DN CONSTAN-TIVS PF AVG: Draped and cuirassed profile of the emperor, wearing a laurel and rosette diadem. On the coin's reverse it reads: LARGI-TIO: The emperor, diademed, in ceremonial robes, enthroned facing, wearing a large belt decorated with jewels, his feet on a footstool, holding a mappa (an attribute of legislative authority) in his left hand; with his right hand he drops coins into the folds of a robe extended to him by Res Publica, who stands turreted and bowed; to his right, Roma stands facing, helmeted, wearing a tunica, her head turned towards the emperor around whose shoulders she puts her right arm, in her left hand she holds a spear.
This, of course, is like the fascism of Mussolini or Hitler. In this coin we see the image of an all powerful, benevolent government designed to take all, in order order to bestow all; the utopian bringer of constant peace and and eternal satisfaction.
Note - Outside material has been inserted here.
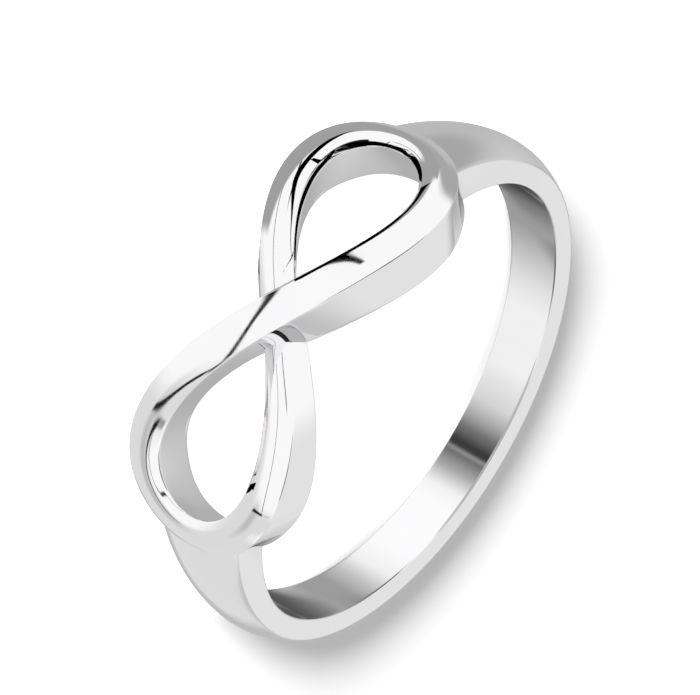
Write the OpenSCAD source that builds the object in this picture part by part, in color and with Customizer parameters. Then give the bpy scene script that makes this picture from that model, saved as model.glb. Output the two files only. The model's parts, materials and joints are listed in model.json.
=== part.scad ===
// A plain finger ring, cast in one piece: a slim shank that carries a figure of eight.
// The figure is one closed strand, wrapped round the finger, that passes over itself once.
// The ring lies on its side, as it rests by itself, with the figure towards -Y.
// All sizes are in millimetres.

/* [Finger] */
// Inside diameter of the ring
finger_d = 17.3; // [15:0.1:21]

/* [Shank] */
// Thickness of the edges at the back of the finger
back_t = 0.95; // [0.8:0.05:1.3]
// Thickness of the edges at the two sides
side_t = 0.82; // [0.7:0.02:1.2]
// Thickness of the edges that the flare would reach at the middle of the figure
front_t = 2.3; // [2:0.05:2.5]
// Width at the back of the finger
back_w = 1.9; // [1.6:0.1:2.6]
// Width at the two sides
side_w = 2.65; // [2.4:0.05:3]
// Width that the flare would reach at the middle of the figure
front_w = 4.1; // [3.4:0.1:4.4]
// Height of the crown of the outer face, as a share of the width
shank_crown = 0.17; // [0.05:0.01:0.2]
// Bevel along the outer edges
shank_bevel = 0.06; // [0.04:0.01:0.12]

/* [Figure of eight] */
// Half the length of the figure, on the strand's middle line
loop_reach = 8.65; // [8:0.05:9]
// How much the ends of the loops are blunted
loop_blunt = 0.1; // [0:0.05:0.3]
// Half the height of a loop, on the strand's middle line
loop_rise = 2.5; // [2.2:0.05:2.8]
// How much the widest place is moved towards the middle
loop_full = 0.2; // [0:0.05:0.3]

/* [Strand] */
// Width of the strand
strand_w = 1.36; // [1.2:0.02:1.5]
// Height of the strand's edges above the bore
strand_t = 1.9; // [1.7:0.05:2.2]
// Height gained towards the ends of the loops
end_lift = 0.22; // [0:0.02:0.3]
// Height of the crown of the strand's top face
strand_crown = 0.2; // [0.1:0.02:0.3]
// Bevel along the strand's edges
strand_bevel = 0.1; // [0.05:0.01:0.15]
// How far the lower pass dips under the upper one
cross_dip = 1.35; // [1:0.05:1.4]
// Length of that dip, in degrees of a whole trip along the strand
dip_span = 31; // [26:1:34]
// How much the top of the lower pass narrows there, on the upper side of the +X loop
cross_narrow = 0.45; // [0:0.05:0.5]
// How far the outer walls spread from the top edge to the bore
foot_out = 0.34; // [0.1:0.02:0.4]
// How far the holes widen from the top edge to the bore, along their sides
hole_side_flare = 0.2; // [0:0.02:0.3]
// How far the holes widen from the top edge to the bore, at their ends
hole_end_flare = 1.45; // [1:0.05:1.6]

/* [Hidden] */

bore_r = finger_d / 2;
// The figure is drawn flat and then wrapped on this radius.
wrap_r = bore_r + 1.8;
// Feet go this far below the bore's surface, which then trims them.
foot_depth = 0.6;
// Walls turn straight down just below the bore's surface.
foot_skin = 0.03;
cut_length = 12;
cut_sides = 180;

strand_steps = 72;
shank_steps = 72;
crown_steps = 3;

// The shank starts inside the end of each loop, along a line that bends as the loop does.
// Its face there leans with the end of the hole, so the line is further back at the bore.
start_angle = 49.5;
start_bend = 1.4;
start_lean = 3.5;

// The ring rests on the feet of both loops and on the back of the shank.
rest_t = 39;
rest_foot = foot(rest_t, 1, 0);
rest_run = -rest_foot[1] + bore_r + back_t;
rest_tilt = atan((rest_foot[2] - back_w / 2) / rest_run);

// A strip of triangles across a ring of n points, from one half of it to the other.
function cap(n) = [
    for (i = [0 : floor(n / 2) - 2])
        each [[i, n - 1 - i, i + 1], [i + 1, n - 1 - i, n - 2 - i]],
    if (n % 2 == 1) let (i = floor(n / 2) - 1) [i, i + 2, i + 1]
];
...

A steady-state concept of governance, in fact, not unlike modern liberalism, wherein each citizen is to play his or her fixed role in the wheel of life, where all the errant affairs of men must be restored by law to a preconceived notion of balance and perfection and the even the climate of the earth itself must be measured, fixed and constrained to the purposes of government.

D(ominvs) N(oster) CONSTANTIVS P(ius)F(elix) AVG(vstvs): Our Lord Constantius, Dutiful and Good Augustus

LARGITIO: Generous rewards from the government, freely given (largesse or bounty), Res Publica are the the people. Roma signifies the condign authority of the state.